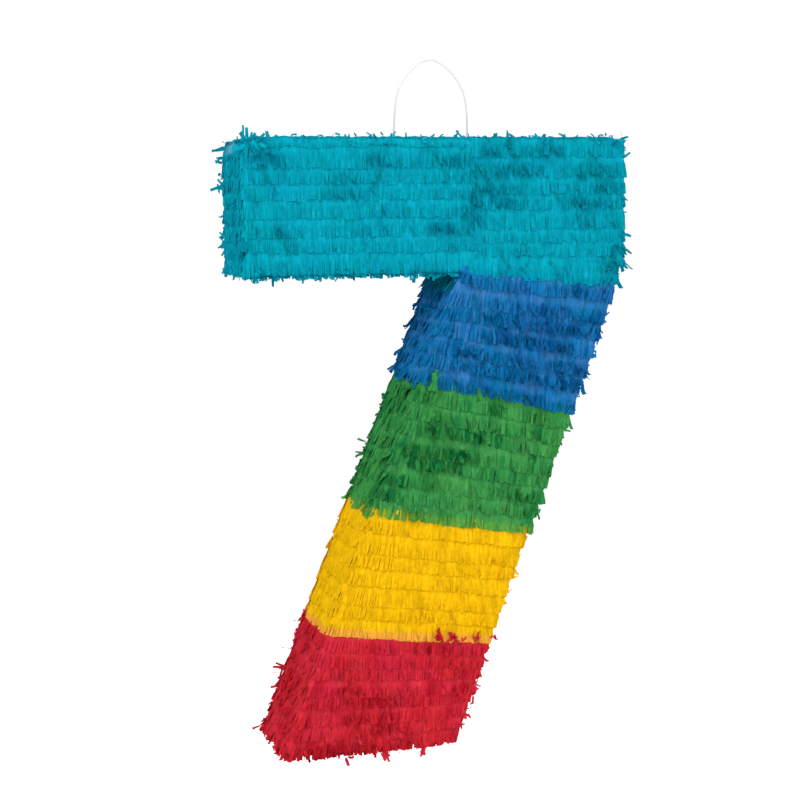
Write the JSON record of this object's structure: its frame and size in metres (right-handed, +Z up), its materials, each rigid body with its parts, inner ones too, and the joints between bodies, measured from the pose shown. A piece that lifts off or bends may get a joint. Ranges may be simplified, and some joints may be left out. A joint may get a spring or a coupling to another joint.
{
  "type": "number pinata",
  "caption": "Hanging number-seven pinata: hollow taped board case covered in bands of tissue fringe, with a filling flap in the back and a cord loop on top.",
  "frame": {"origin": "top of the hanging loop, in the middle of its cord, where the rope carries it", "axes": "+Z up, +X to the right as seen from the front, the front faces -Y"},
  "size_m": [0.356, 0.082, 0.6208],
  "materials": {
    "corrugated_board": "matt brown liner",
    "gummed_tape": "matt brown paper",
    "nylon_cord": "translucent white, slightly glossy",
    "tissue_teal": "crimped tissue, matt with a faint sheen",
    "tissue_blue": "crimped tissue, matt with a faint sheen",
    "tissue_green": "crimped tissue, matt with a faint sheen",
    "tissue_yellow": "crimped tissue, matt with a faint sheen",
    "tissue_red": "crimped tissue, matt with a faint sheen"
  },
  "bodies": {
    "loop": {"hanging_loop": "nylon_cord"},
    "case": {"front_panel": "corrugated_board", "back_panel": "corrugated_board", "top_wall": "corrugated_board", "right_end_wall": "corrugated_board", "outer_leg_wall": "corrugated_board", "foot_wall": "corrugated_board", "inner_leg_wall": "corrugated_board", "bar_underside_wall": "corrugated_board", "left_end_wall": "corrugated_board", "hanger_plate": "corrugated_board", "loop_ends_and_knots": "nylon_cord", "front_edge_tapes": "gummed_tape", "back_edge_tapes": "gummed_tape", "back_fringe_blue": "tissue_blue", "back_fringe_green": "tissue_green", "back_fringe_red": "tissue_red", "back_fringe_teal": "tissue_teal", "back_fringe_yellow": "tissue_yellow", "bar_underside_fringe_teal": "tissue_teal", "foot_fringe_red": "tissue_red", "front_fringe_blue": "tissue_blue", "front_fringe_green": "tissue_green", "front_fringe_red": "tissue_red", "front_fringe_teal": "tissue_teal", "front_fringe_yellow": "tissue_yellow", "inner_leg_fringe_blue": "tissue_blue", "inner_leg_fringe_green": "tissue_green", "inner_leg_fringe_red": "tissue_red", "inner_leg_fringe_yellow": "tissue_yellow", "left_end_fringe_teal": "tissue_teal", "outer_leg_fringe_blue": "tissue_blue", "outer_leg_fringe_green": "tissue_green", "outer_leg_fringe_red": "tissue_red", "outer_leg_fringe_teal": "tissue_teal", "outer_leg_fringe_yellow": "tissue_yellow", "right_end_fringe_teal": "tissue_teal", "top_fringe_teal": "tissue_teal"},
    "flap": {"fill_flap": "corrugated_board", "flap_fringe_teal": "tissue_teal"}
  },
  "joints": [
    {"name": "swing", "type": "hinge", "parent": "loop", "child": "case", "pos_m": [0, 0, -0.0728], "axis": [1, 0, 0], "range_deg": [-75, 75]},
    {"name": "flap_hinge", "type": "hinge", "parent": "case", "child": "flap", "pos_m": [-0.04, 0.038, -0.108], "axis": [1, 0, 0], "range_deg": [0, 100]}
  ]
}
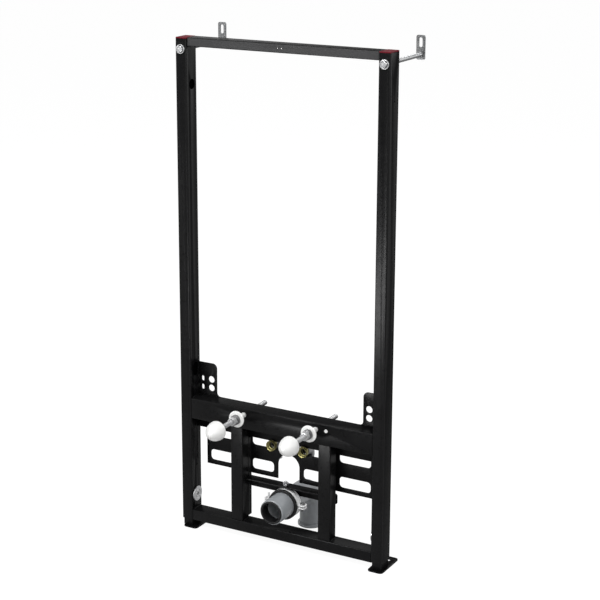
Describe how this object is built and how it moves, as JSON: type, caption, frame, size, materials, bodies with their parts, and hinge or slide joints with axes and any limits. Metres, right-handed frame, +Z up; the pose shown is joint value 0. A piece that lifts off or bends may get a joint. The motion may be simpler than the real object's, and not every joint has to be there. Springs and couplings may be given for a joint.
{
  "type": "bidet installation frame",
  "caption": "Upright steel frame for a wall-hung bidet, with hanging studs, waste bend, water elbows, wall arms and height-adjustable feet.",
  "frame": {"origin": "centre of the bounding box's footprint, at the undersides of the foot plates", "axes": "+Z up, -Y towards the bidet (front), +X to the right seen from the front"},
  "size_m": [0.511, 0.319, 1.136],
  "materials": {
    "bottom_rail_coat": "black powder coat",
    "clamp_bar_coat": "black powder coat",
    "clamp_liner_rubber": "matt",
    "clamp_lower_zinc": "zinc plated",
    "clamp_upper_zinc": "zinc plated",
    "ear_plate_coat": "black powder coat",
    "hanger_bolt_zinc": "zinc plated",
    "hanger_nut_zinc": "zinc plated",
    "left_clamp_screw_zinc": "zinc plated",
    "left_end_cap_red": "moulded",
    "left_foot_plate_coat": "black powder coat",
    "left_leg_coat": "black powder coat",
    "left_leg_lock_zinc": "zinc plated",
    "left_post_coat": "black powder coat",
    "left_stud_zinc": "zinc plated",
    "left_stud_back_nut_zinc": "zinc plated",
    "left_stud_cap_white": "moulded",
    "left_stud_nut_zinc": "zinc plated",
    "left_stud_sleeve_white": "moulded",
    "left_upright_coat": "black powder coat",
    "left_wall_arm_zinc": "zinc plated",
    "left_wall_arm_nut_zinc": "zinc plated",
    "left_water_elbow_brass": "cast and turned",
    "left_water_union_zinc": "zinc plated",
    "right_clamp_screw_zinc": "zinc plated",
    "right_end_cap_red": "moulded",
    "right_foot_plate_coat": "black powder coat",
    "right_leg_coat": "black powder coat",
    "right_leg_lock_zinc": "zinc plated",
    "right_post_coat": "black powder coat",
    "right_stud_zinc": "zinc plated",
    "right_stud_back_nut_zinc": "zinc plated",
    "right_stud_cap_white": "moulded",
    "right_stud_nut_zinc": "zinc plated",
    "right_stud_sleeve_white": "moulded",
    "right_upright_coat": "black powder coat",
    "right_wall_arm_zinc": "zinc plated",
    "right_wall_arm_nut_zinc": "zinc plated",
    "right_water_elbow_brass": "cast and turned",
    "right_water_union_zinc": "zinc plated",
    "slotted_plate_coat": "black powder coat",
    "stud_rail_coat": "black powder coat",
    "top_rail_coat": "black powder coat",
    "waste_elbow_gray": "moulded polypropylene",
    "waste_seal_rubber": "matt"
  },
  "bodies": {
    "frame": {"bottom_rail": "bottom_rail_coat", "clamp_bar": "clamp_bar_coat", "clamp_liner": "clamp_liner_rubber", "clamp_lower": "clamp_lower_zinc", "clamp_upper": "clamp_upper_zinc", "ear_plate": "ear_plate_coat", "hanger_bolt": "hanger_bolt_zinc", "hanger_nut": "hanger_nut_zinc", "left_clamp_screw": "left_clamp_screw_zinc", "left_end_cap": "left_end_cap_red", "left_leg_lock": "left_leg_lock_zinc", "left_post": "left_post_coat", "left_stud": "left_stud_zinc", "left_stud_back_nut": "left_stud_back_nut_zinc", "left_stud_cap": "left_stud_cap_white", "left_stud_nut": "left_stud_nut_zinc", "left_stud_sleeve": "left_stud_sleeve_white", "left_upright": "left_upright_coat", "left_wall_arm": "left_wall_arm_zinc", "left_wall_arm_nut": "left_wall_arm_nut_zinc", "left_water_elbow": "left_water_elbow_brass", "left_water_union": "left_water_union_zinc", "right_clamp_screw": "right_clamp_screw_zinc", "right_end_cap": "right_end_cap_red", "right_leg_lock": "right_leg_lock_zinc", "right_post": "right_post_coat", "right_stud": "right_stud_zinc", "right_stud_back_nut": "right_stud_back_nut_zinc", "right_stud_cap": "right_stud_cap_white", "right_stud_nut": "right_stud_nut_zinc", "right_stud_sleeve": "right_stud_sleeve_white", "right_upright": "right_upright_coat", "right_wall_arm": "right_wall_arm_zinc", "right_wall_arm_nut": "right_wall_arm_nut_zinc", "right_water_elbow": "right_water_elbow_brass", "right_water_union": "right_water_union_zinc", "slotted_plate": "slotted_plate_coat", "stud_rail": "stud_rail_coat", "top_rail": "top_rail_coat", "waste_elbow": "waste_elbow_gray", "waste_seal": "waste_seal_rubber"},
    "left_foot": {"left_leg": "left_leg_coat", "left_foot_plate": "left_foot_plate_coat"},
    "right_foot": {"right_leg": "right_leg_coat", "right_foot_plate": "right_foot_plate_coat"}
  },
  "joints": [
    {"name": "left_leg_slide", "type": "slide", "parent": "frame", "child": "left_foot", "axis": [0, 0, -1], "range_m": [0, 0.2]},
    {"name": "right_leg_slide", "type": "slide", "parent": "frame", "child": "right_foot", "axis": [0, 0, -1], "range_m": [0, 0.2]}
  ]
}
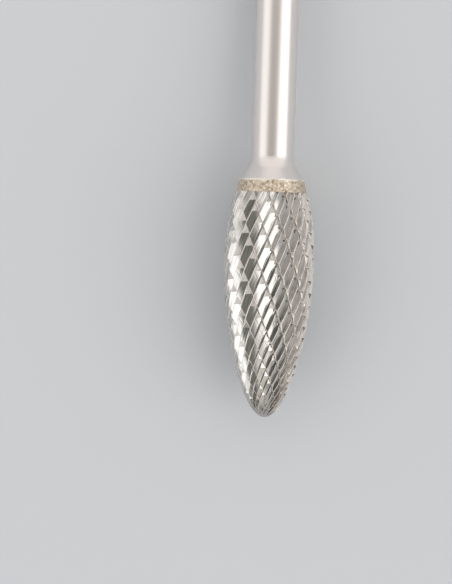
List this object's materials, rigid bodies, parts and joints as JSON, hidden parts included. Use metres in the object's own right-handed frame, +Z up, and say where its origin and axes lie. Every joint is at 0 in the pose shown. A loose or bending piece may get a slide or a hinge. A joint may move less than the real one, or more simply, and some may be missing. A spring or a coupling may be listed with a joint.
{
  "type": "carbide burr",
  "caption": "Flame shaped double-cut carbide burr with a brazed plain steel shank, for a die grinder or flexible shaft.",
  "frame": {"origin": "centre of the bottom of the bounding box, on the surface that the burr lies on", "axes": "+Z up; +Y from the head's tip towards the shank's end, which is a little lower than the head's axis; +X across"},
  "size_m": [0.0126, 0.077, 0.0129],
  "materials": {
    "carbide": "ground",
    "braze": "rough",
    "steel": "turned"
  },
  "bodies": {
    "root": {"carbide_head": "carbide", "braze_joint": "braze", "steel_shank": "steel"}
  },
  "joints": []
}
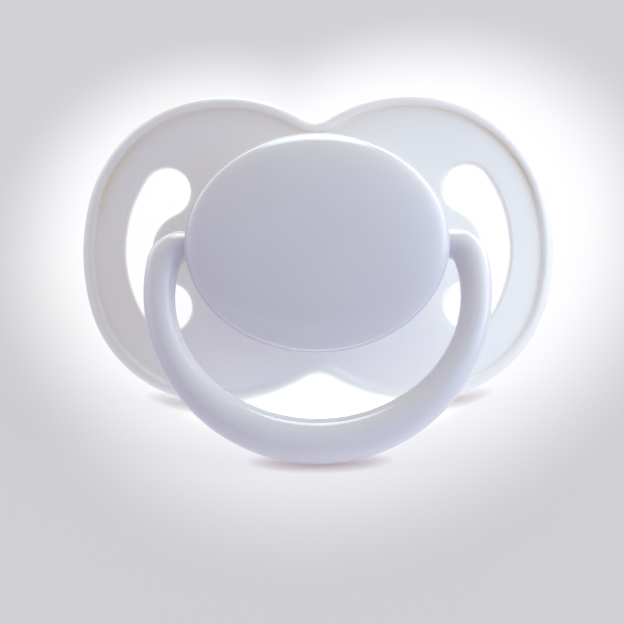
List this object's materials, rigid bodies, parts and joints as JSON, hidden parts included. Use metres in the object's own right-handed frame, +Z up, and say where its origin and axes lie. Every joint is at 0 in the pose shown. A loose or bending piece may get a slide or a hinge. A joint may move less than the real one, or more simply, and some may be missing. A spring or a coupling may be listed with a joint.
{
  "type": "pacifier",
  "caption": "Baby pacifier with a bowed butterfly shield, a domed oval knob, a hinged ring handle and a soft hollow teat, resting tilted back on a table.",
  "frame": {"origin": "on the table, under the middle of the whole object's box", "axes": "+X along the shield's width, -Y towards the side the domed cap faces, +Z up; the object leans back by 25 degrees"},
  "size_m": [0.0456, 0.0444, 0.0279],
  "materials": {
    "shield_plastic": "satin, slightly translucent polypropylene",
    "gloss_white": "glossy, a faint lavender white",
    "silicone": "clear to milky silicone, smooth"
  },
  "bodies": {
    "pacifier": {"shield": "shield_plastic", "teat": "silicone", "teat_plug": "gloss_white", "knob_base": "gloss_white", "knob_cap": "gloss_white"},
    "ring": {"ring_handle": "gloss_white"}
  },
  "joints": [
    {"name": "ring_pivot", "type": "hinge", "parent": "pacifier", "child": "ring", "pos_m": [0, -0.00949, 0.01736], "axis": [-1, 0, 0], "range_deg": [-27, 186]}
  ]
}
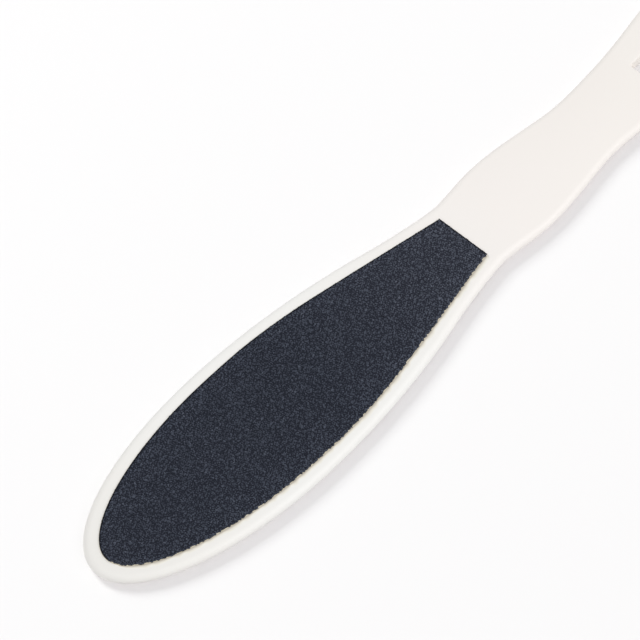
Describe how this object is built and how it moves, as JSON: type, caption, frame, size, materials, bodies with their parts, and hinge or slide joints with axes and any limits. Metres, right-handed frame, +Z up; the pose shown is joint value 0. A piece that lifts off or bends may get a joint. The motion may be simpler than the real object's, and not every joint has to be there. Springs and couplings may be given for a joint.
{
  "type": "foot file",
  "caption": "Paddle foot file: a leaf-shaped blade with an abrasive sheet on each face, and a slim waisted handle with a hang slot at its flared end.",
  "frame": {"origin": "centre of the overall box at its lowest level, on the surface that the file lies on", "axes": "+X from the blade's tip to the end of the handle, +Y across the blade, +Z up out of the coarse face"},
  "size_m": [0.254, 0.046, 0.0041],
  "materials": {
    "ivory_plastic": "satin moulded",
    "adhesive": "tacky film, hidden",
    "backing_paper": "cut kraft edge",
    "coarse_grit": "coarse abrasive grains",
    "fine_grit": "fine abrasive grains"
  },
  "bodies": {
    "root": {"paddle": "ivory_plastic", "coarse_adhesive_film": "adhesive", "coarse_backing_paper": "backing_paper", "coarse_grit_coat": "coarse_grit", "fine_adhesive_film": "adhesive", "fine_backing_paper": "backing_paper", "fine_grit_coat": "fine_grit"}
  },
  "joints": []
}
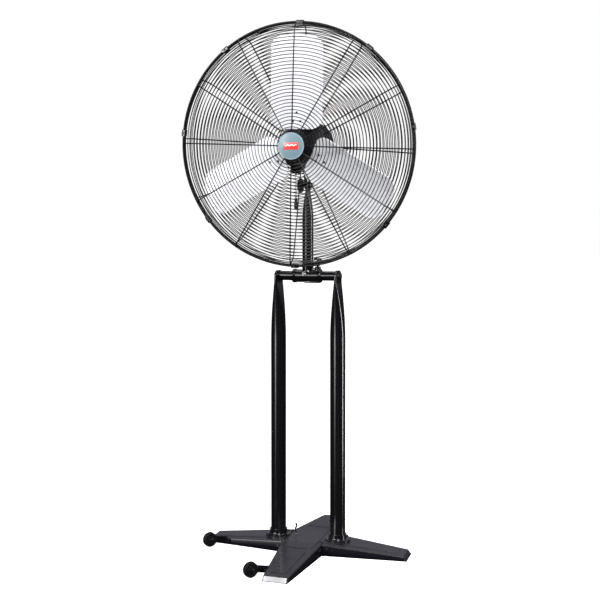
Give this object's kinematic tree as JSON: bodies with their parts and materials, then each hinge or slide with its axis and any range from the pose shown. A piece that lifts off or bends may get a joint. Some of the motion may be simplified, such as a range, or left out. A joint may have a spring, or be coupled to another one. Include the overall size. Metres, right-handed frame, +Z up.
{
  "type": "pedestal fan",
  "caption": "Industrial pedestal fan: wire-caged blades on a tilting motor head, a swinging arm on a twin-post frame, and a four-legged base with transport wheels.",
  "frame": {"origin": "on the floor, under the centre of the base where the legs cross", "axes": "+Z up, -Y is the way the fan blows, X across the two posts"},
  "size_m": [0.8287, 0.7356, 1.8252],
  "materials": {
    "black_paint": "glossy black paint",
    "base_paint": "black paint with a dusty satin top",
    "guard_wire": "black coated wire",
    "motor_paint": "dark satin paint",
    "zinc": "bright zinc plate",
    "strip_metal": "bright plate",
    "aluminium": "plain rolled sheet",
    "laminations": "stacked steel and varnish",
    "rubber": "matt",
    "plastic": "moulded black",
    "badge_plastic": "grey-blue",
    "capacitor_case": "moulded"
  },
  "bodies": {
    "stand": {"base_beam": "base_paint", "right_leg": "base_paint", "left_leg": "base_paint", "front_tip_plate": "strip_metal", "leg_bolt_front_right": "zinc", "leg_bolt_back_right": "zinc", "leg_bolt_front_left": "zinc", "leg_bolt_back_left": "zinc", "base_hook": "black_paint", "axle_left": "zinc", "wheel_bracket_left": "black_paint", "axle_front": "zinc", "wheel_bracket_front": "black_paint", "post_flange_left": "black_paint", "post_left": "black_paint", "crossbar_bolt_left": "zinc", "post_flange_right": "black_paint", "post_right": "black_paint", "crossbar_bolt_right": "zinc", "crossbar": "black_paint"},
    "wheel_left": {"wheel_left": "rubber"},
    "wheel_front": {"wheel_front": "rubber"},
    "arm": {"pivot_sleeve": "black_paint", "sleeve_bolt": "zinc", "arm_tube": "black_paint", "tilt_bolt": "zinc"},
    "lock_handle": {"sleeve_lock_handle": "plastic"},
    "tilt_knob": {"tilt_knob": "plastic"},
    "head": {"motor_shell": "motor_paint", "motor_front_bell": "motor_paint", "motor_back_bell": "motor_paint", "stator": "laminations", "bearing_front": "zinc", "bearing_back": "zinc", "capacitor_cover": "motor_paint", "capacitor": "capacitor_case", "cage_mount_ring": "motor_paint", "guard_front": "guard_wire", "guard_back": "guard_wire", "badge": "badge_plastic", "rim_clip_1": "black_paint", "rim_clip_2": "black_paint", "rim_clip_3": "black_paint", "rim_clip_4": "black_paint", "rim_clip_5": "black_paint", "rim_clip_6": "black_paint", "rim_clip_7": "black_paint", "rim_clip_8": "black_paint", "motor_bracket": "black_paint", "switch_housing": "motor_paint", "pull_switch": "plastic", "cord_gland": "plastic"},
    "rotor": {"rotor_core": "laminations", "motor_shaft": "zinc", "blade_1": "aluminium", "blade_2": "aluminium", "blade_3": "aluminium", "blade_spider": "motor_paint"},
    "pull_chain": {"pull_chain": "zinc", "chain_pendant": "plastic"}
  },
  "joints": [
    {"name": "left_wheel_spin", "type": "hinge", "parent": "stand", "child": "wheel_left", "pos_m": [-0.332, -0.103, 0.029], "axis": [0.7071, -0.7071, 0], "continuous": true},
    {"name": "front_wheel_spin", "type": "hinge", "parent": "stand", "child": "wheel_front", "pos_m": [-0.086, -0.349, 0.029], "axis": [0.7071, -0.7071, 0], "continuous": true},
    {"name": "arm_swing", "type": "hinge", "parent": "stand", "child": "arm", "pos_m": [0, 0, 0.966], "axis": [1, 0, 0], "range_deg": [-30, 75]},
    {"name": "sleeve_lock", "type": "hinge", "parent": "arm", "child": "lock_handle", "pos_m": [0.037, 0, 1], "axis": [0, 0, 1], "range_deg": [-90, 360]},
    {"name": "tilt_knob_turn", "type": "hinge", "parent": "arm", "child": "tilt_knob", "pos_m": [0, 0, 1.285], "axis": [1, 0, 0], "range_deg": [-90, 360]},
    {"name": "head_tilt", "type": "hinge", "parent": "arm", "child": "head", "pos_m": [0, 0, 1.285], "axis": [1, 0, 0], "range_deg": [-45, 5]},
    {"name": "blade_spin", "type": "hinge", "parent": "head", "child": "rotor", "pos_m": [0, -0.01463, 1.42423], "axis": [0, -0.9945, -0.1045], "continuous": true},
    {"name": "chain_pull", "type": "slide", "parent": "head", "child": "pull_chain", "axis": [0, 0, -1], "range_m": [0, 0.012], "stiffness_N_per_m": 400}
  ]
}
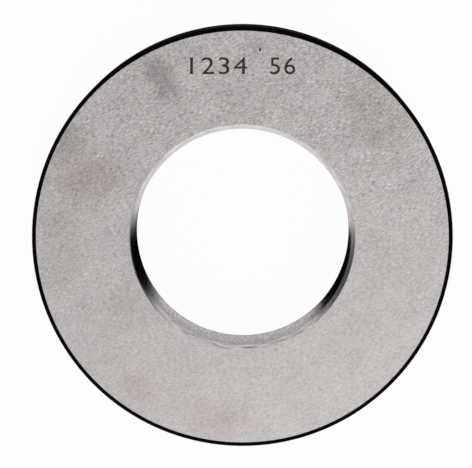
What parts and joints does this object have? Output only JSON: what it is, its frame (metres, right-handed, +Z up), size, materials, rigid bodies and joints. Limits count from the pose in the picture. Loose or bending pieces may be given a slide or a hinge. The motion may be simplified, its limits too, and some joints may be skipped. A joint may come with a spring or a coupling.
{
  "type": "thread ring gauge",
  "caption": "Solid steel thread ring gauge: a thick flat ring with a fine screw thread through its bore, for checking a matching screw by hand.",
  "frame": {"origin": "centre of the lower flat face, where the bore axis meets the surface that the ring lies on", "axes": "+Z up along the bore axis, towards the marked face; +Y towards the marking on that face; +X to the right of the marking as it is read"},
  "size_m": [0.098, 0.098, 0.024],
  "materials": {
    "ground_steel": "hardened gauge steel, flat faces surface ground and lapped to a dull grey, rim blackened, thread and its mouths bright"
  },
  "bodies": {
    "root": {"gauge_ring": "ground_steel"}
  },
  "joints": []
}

SHORT TASK >> Pull out all lines of the data with the string "overall".

COMPLETE OUTPUT >>
  "frame": {"origin": "centre of the overall box at its lowest level, on the surface that the file lies on", "axes": "+X from the blade's tip to the end of the handle, +Y across the blade, +Z up out of the coarse face"},
Give this object's kinematic tree as JSON: bodies with their parts and materials, then each hinge or slide with its axis and any range from the pose shown. A piece that lifts off or bends may get a joint. Some of the motion may be simplified, such as a range, or left out. A joint may have a spring, or be coupled to another one. Include the overall size. Metres, right-handed frame, +Z up.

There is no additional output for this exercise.